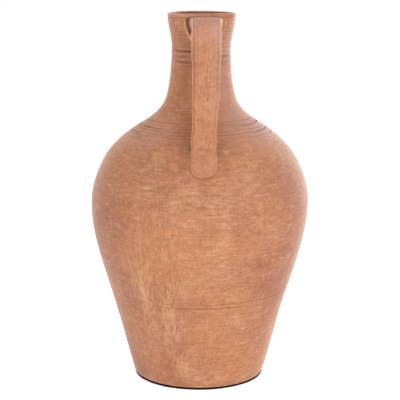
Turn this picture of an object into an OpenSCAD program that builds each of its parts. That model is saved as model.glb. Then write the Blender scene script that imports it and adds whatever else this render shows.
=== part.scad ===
// Two-handled terracotta amphora with a rolled lip, an incised shoulder and a glued base pad.
// The vessel is thrown in four sections that meet on bird's-mouth seams.
// Two strap handles are luted to the collar and to the shoulder, each with a clay wad round both ends.
// Origin: centre of the rest face, under the base pad. +Z is up. The front handle points to -Y.

/* [Vessel] */
// Height from the rest face to the crest of the lip
vessel_h = 480; // [440:5:520]
// Diameter across the widest part of the belly
belly_d = 286; // [270:2:300]
// Diameter of the clay foot
foot_d = 172; // [150:2:190]
// Outer diameter of the neck at its narrowest
neck_d = 76.4; // [72:0.4:84]
// Outer diameter of the collar under the lip
collar_d = 87.4; // [84:0.2:94]
// Thickness of the thrown wall
wall_t = 7; // [6:0.5:8]
// Thickness of the floor
floor_t = 11; // [8:1:14]

/* [Lip] */
// Radius of the crest of the rolled lip
lip_crest_r = 40; // [39:0.5:41]
// Width of the rolled lip
lip_w = 9; // [8:0.5:10]
// Height of the rolled lip
lip_h = 4; // [3:0.5:5]

/* [Incised rings] */
// Width of an incised ring
ring_w = 2.4; // [1.6:0.2:3]
// Depth of an incised ring
ring_depth = 0.9; // [0.4:0.1:1.2]

/* [Seams] */
// Height of the ridge on the upper edge of a section
tongue_h = 3; // [2:0.5:4]

/* [Handles] */
// Width of the strap where it leaves the collar
strap_top_w = 36.5; // [32:0.5:40]
// Width of the strap at its waist, above the foot
strap_waist_w = 30; // [26:0.5:32]
// Width of the foot that is pressed on the shoulder
strap_foot_w = 32; // [30:0.5:36]
// Thickness of the strap
strap_t = 11; // [9:0.5:12]
// Distance from the vessel's axis to the middle of the upper bend
bend_u = 65; // [62:1:68]
// Radius of the upper bend, at the middle of the strap
bend_r = 21; // [18:1:23]
// Lean of the strap away from the vertical, in degrees
strap_lean = 11; // [10:0.5:12]
// Sideways distance from the vessel's axis to the middle plane of a handle
handle_shift = 4.5; // [0:0.5:6]

/* [Base pad] */
// Thickness of the pad
pad_t = 3; // [2:0.5:3]
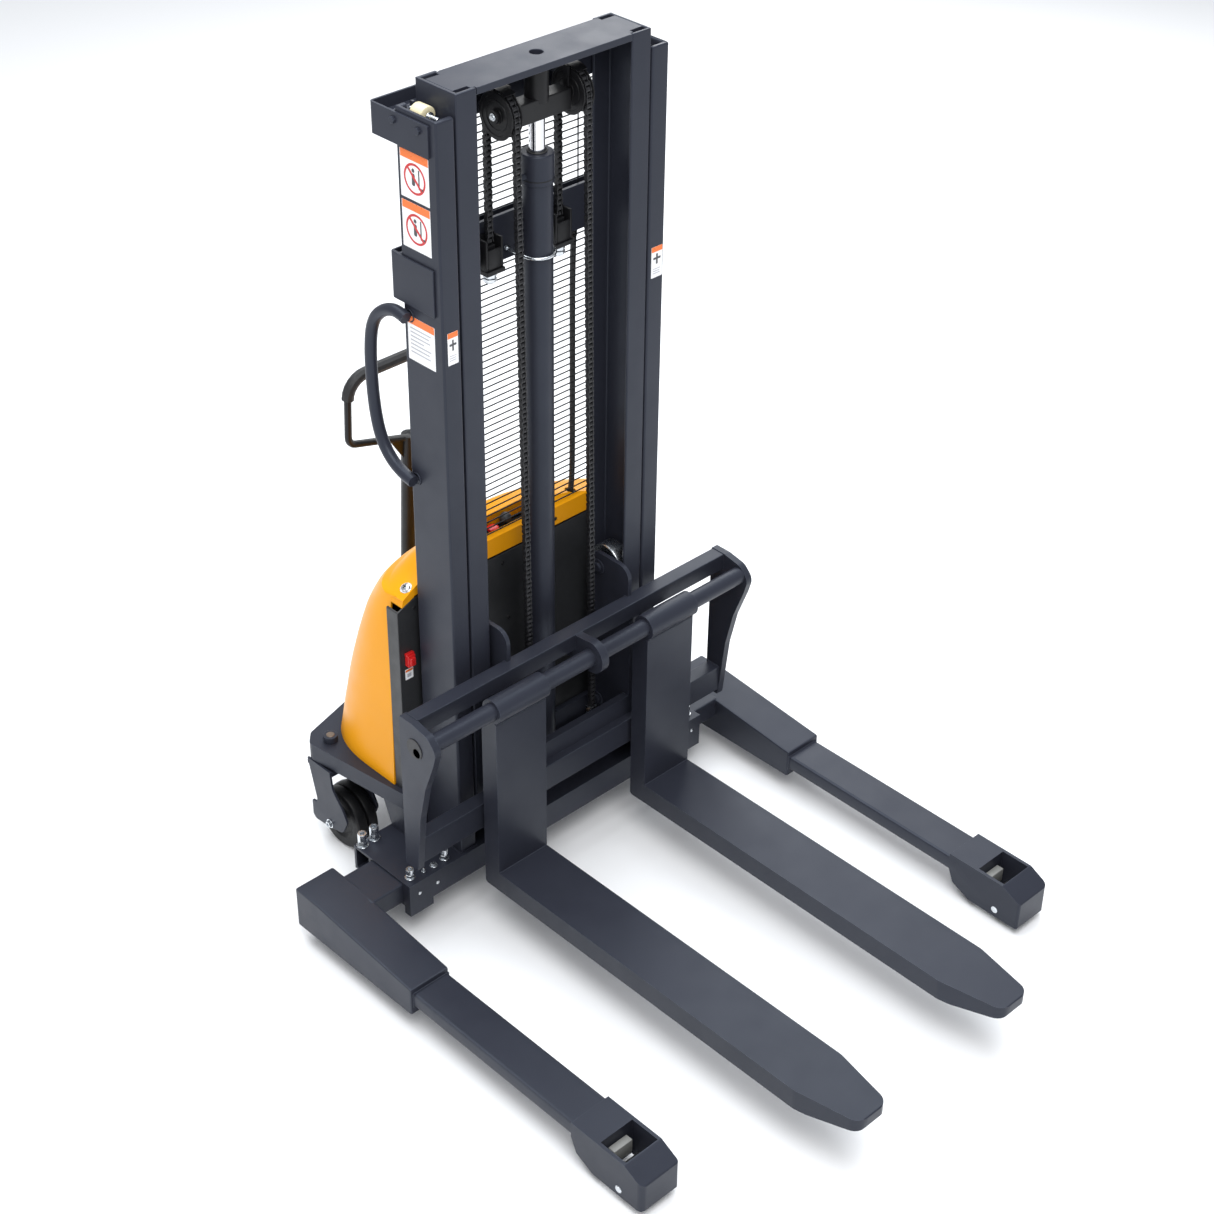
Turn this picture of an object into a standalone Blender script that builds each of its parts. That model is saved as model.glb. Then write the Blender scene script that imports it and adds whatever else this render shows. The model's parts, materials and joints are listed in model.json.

## EXERCISE OBJECTIVE
Copy out the listing above, line by line and exactly, from its first line to the line holding "tongue_h = 3; // [2:0.5:4]", inclusive.

## REPLY
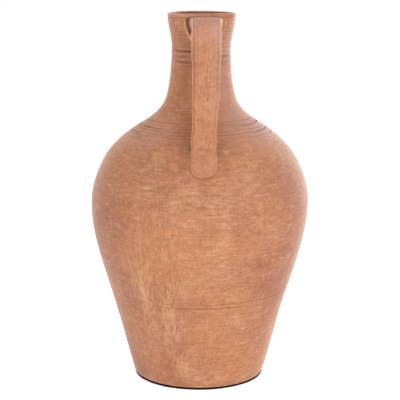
Turn this picture of an object into an OpenSCAD program that builds each of its parts. That model is saved as model.glb. Then write the Blender scene script that imports it and adds whatever else this render shows.
=== part.scad ===
// Two-handled terracotta amphora with a rolled lip, an incised shoulder and a glued base pad.
// The vessel is thrown in four sections that meet on bird's-mouth seams.
// Two strap handles are luted to the collar and to the shoulder, each with a clay wad round both ends.
// Origin: centre of the rest face, under the base pad. +Z is up. The front handle points to -Y.

/* [Vessel] */
// Height from the rest face to the crest of the lip
vessel_h = 480; // [440:5:520]
// Diameter across the widest part of the belly
belly_d = 286; // [270:2:300]
// Diameter of the clay foot
foot_d = 172; // [150:2:190]
// Outer diameter of the neck at its narrowest
neck_d = 76.4; // [72:0.4:84]
// Outer diameter of the collar under the lip
collar_d = 87.4; // [84:0.2:94]
// Thickness of the thrown wall
wall_t = 7; // [6:0.5:8]
// Thickness of the floor
floor_t = 11; // [8:1:14]

/* [Lip] */
// Radius of the crest of the rolled lip
lip_crest_r = 40; // [39:0.5:41]
// Width of the rolled lip
lip_w = 9; // [8:0.5:10]
// Height of the rolled lip
lip_h = 4; // [3:0.5:5]

/* [Incised rings] */
// Width of an incised ring
ring_w = 2.4; // [1.6:0.2:3]
// Depth of an incised ring
ring_depth = 0.9; // [0.4:0.1:1.2]

/* [Seams] */
// Height of the ridge on the upper edge of a section
tongue_h = 3; // [2:0.5:4]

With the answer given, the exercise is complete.